Już w najbliższą sobotę o godzinie 17:00 rozegramy mecz w Bydgoszczy z miejscowym Polskie Przetwory Basket-25 Bydgoszcz. Zapytaliśmy dzisiaj trenera co myśli o ostatnim meczu w Sosnowcu i jaki plan na najbliższą sobotę.
Czy emocje po ostatnim meczu już opadły?
Grzegorz Zieliński: Nie, absolutnie. Nie ukrywam, że wynik tego meczu mnie zabolał. Dobrze, że nadrobiliśmy końcówkę, bo mogliśmy przegrać też więcej niż 10 punktami. Ale jak pojawia się szansa to chcemy ją chwytać.
Jak ocenia trener grę swoich zawodniczek w Sosnowcu?
GZ: Przede wszystkim to zaimponowały mi swoją walecznością, to co pokazały w ostatniej kwarcie to świadczy o ich bardzo dobrych charakterach. Sosnowiec zaczął nam odjeżdżać, nie wyglądało to dobrze w III kwarcie, a nasze zawodniczki się zdeterminowały, niczym się nie przejmowały i walczyły. Mi osobiście jako trenerowi to zaimponowały tu bardzo.
Czy któryś wynik meczu po pierwszej kolejce zaskoczył trenera?

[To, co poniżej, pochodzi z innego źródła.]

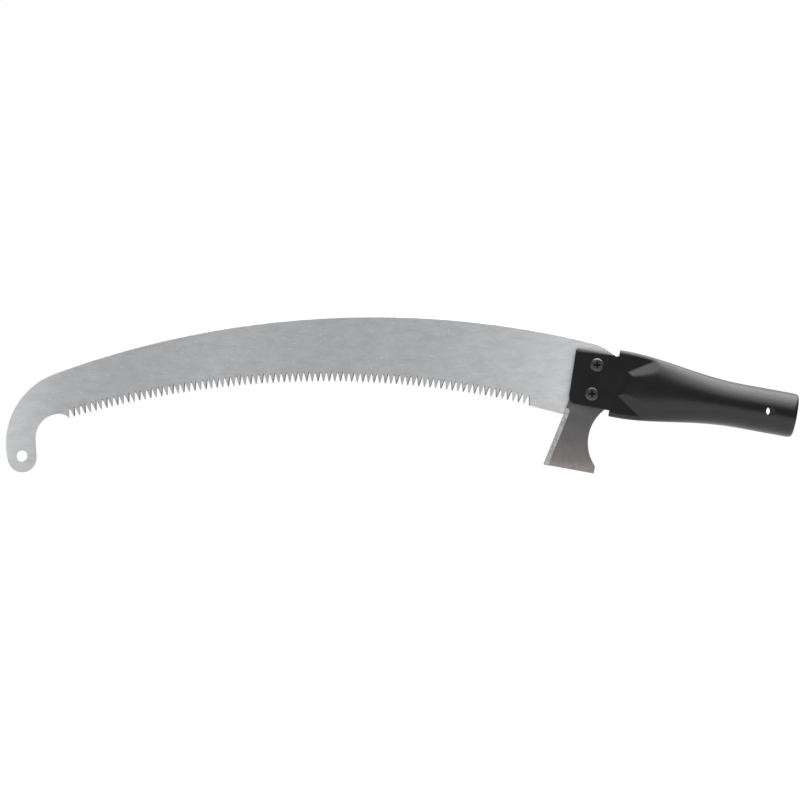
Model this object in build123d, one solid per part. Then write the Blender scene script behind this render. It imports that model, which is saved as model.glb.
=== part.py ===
from build123d import *
import os
from math import acos, atan2, cos, degrees, hypot, radians, sin

# Head of a pole pruning saw, in millimetres.
# The origin is the centre of the socket's mouth. The pole leaves along +X, the curved blade
# reaches out along -X with its teeth below, the screw heads face -Y, and +Z is up.

# Pole socket: a steel tube, round at its mouth and pressed flat at its far end.
# The powers set how early in the pressed length the tube grows taller and thinner, and the
# slack keeps the flat sides of the first pressed section from having no length.
TUBE_OUTER_R = 16.5
WALL = 1.5
ROUND_LENGTH = 40.0
MOUTH_EDGE_R = 0.7
CROSS_HOLE_R = 3.25
CROSS_HOLE_X = -20.2
FLAT_HALF_HEIGHT = 25.3
FLAT_START_X = -131.0
SHOULDER_X = -137.3
SWELL_POWER = 1.1
SQUEEZE_POWER = 2.0
TAPER_STEPS = 7
ROUND_SLACK = 0.02

# Clamping tab: two cheeks with the knife and the blade between them. Each cheek's root runs
# on into the pressed end of the tube.
TAB_END_TOP_X = -170.1
TAB_END_LOW_X = -169.3
TAB_HALF_HEIGHT = 20.8
TAB_UPPER_CORNER_R = 1.5
TAB_LOWER_CORNER_R = 6.0
NOTCH_R = 2.2
NOTCH_RISE = 1.4
CHEEK_ROOT = 2.5
KNIFE_THICKNESS = 2.5
BLADE_THICKNESS = 1.4

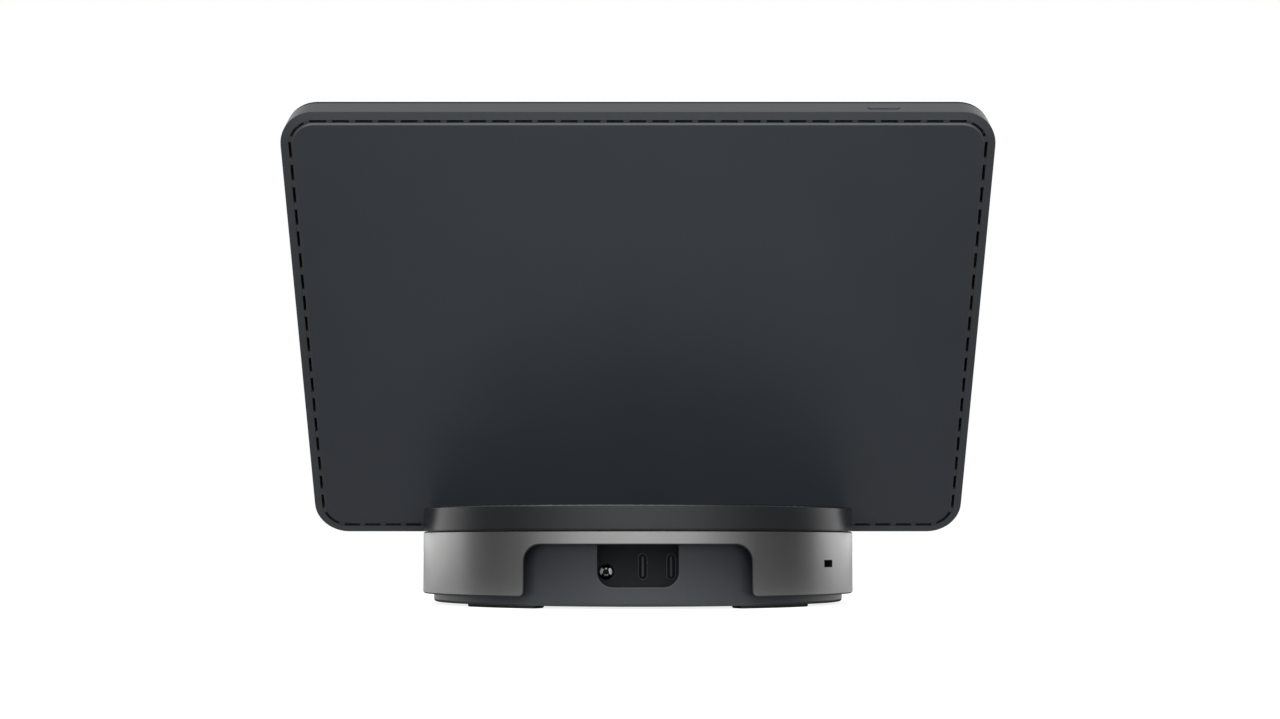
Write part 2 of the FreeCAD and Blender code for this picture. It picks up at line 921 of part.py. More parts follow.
def cutout_edges(body):
    """The cut-out's edges in the ring's outer face."""
    edges = []
    for e in body.Edges:
        m = e.valueAt((e.FirstParameter + e.LastParameter) / 2)
        outside = abs(math.hypot(m.x, m.y) - base_radius) < 1e-4
        beside = abs(m.x) <= cutout_half_width + 1e-4 and m.y > 0
        if outside and beside and m.z < cutout_top + 1e-4:
            edges.append(e)
    return edges


def cutout_cutter():
    """The rear cut-out: rounded where it meets the band above, and eased at its two feet."""
    half, top, r = cutout_half_width, cutout_top, cutout_top_radius
    reach = base_radius + 1
    low = ring_bottom
    body = box(-half, half, 0, reach, low, top - r)
    body = body.fuse(box(r - half, half - r, 0, reach, low, top))
    for side in (-1, 1):
        body = body.fuse(pin_y(r, side * (half - r), top - r, 0, reach))
        ease = cutout_bottom_radius
        x0, x1 = sorted((side * half, side * (half + ease)))
        flare = box(x0, x1, 0, reach, low, low + ease)
        body = body.fuse(flare.cut(pin_y(ease, side * (half + ease), low + ease, 0, reach)))
    return body


def at_lock_angle(shape):
    """A shape drawn on the +Y side, turned to the lock slot's place."""
    shape = shape.copy()
    shape.rotate(Vector(0, 0, 0), Vector(0, 0, 1), lock_angle)
    return shape


def lock_slot_cutter(length, breadth):
    inner = core_radius - core_wall - lock_plate_thickness - 2
    return at_lock_angle(
        box(
            -length / 2, length / 2, inner, base_radius + cut_overrun,
            lock_height - breadth / 2, lock_height + breadth / 2,
        )
    )


def lock_plate_outer():
    """Radius of the lock plate's flat outer face, clear of the ring's bore at its corners."""
    inner = base_radius - ring_wall - fit_clearance
    return math.sqrt(inner**2 - (lock_plate_width / 2) ** 2) - 0.05


def lock_plate():
    outer = lock_plate_outer()
    body = box(
        -lock_plate_width / 2, lock_plate_width / 2, outer - lock_plate_thickness, outer,
        lock_height - lock_plate_height / 2, lock_height + lock_plate_height / 2,
    )
    return at_lock_angle(body).cut(lock_slot_cutter(lock_slot_length, lock_slot_breadth))


def lock_plate_pocket():
    outer = lock_plate_outer()
    ease = screw_hole_clearance
    return at_lock_angle(
        box(
            -lock_plate_width / 2 - ease, lock_plate_width / 2 + ease,
            outer - lock_plate_thickness, core_radius + cut_overrun,
            lock_height - lock_plate_height / 2 - ease, lock_height + lock_plate_height / 2 + ease,
        )
    )


def deck_plate():
    body = disc(base_radius - ring_wall - fit_clearance, deck_bottom, deck_top)
    for x, y in bearing_screw_places():
        body = body.fuse(disc(bearing_boss_radius, bearing_plate_top, deck_bottom, x, y))
    for x, y in case_screw_places():
        body = body.fuse(disc(case_boss_radius, core_floor_top, deck_bottom, x, y))
    for x, y in bearing_screw_places():
        body = body.cut(disc(case_screw[0], bearing_plate_top, deck_bottom, x, y))
    for x, y in case_screw_places():
        body = body.cut(disc(case_screw[0], core_floor_top, core_floor_top + case_screw_grip, x, y))
    body = body.cut(disc(bush_outer_radius + bush_fit, deck_bottom, deck_top))
    return body.cut(disc(bush_flange_radius + bush_fit, bush_flange_bottom, deck_top))


def bay_space(y0, y1, top):
    """The port bay: square above, with its two bottom corners rounded."""
    half, low, r = bay_half_width, bay_bottom, bay_corner_radius
    body = box(-half, half, y0, y1, low + r, top)
    body = body.fuse(box(r - half, half - r, y0, y1, low, low + r))
    for side in (-1, 1):
        body = body.fuse(pin_y(r, side * (half - r), low + r, y0, y1))
    return body


def clamp_boss():
    return pin_y(
        clamp_boss_radius, clamp_screw_x, clamp_screw_height,
        bay_back - bay_wall - clamp_insert_length, bay_back - bay_wall,
    )


def on_bay_mouth(edge):
    """Whether an edge is where the bay's sides and floor meet the core's outer wall."""
    bounds = edge.BoundBox
    beside = max(abs(bounds.XMin), abs(bounds.XMax)) < bay_half_width + 1e-3
    within = bounds.ZMin > bay_bottom - 1e-3 and bounds.ZMax < core_top + 1e-3
    return beside and within and all(
        abs(math.hypot(v.X, v.Y) - core_radius) < 1e-3 for v in edge.Vertexes
    )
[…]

GZ: Tak, mecz Warszawy z Polkowicami. SKK Polonia Warszawa miała dużą szansę wygrać w Polkowicach i na pewno byłoby to dużą sensacją, niespodzianką.
Plan na najbliższą sobotę?
GZ: Gramy z silnym zespołem, zespołem grającym w EuroCup nie jesteśmy faworytem, ale nie jedziemy na wycieczkę. W zeszłym roku udało nam się tam zrobić niespodziankę, w tym roku liczymy na to samo. Jesteśmy zdeterminowani i chcemy tam jechać po zwycięstwo.